AIM - Write out each line beneath this one exactly as it reads.
-- start DATA SEGMENT --
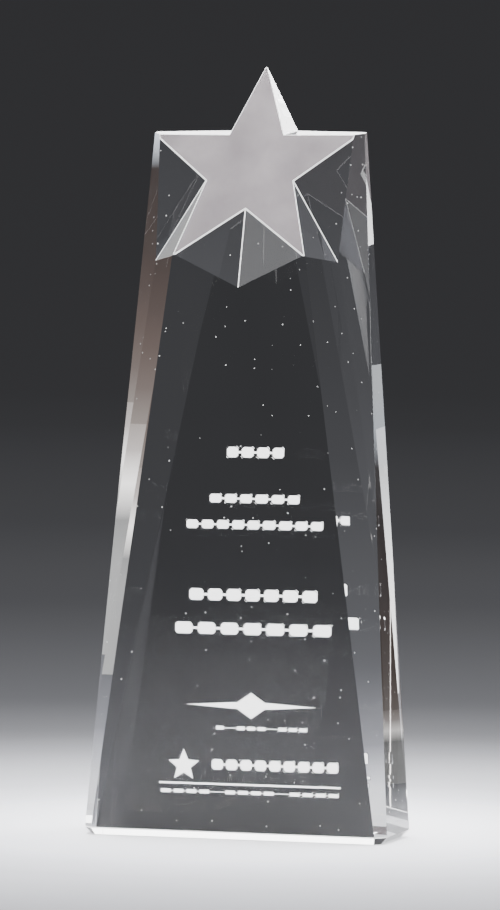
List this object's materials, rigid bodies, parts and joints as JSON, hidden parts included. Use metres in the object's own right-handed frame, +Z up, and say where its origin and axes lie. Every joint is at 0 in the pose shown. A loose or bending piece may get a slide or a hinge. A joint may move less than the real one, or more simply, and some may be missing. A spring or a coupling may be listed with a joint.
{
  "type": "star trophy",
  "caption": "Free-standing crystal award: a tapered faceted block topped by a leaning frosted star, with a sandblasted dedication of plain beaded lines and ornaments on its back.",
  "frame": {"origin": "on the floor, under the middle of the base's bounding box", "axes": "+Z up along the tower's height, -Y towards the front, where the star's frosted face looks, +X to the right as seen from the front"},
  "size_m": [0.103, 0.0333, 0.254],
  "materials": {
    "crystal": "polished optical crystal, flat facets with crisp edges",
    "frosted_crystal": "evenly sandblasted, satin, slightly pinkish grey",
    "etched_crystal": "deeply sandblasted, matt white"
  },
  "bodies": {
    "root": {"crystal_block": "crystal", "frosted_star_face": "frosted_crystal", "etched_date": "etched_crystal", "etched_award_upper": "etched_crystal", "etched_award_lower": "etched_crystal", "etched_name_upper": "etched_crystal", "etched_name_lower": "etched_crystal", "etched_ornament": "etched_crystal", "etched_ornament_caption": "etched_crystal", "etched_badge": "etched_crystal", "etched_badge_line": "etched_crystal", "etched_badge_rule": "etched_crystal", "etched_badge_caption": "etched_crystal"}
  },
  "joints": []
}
-- end DATA SEGMENT --
EXPECTED OUTPUT -
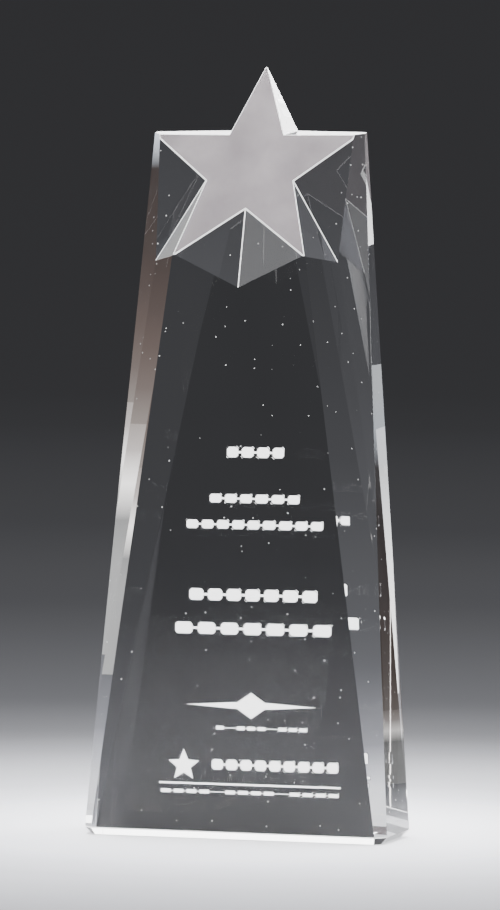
List this object's materials, rigid bodies, parts and joints as JSON, hidden parts included. Use metres in the object's own right-handed frame, +Z up, and say where its origin and axes lie. Every joint is at 0 in the pose shown. A loose or bending piece may get a slide or a hinge. A joint may move less than the real one, or more simply, and some may be missing. A spring or a coupling may be listed with a joint.
{
  "type": "star trophy",
  "caption": "Free-standing crystal award: a tapered faceted block topped by a leaning frosted star, with a sandblasted dedication of plain beaded lines and ornaments on its back.",
  "frame": {"origin": "on the floor, under the middle of the base's bounding box", "axes": "+Z up along the tower's height, -Y towards the front, where the star's frosted face looks, +X to the right as seen from the front"},
  "size_m": [0.103, 0.0333, 0.254],
  "materials": {
    "crystal": "polished optical crystal, flat facets with crisp edges",
    "frosted_crystal": "evenly sandblasted, satin, slightly pinkish grey",
    "etched_crystal": "deeply sandblasted, matt white"
  },
  "bodies": {
    "root": {"crystal_block": "crystal", "frosted_star_face": "frosted_crystal", "etched_date": "etched_crystal", "etched_award_upper": "etched_crystal", "etched_award_lower": "etched_crystal", "etched_name_upper": "etched_crystal", "etched_name_lower": "etched_crystal", "etched_ornament": "etched_crystal", "etched_ornament_caption": "etched_crystal", "etched_badge": "etched_crystal", "etched_badge_line": "etched_crystal", "etched_badge_rule": "etched_crystal", "etched_badge_caption": "etched_crystal"}
  },
  "joints": []
}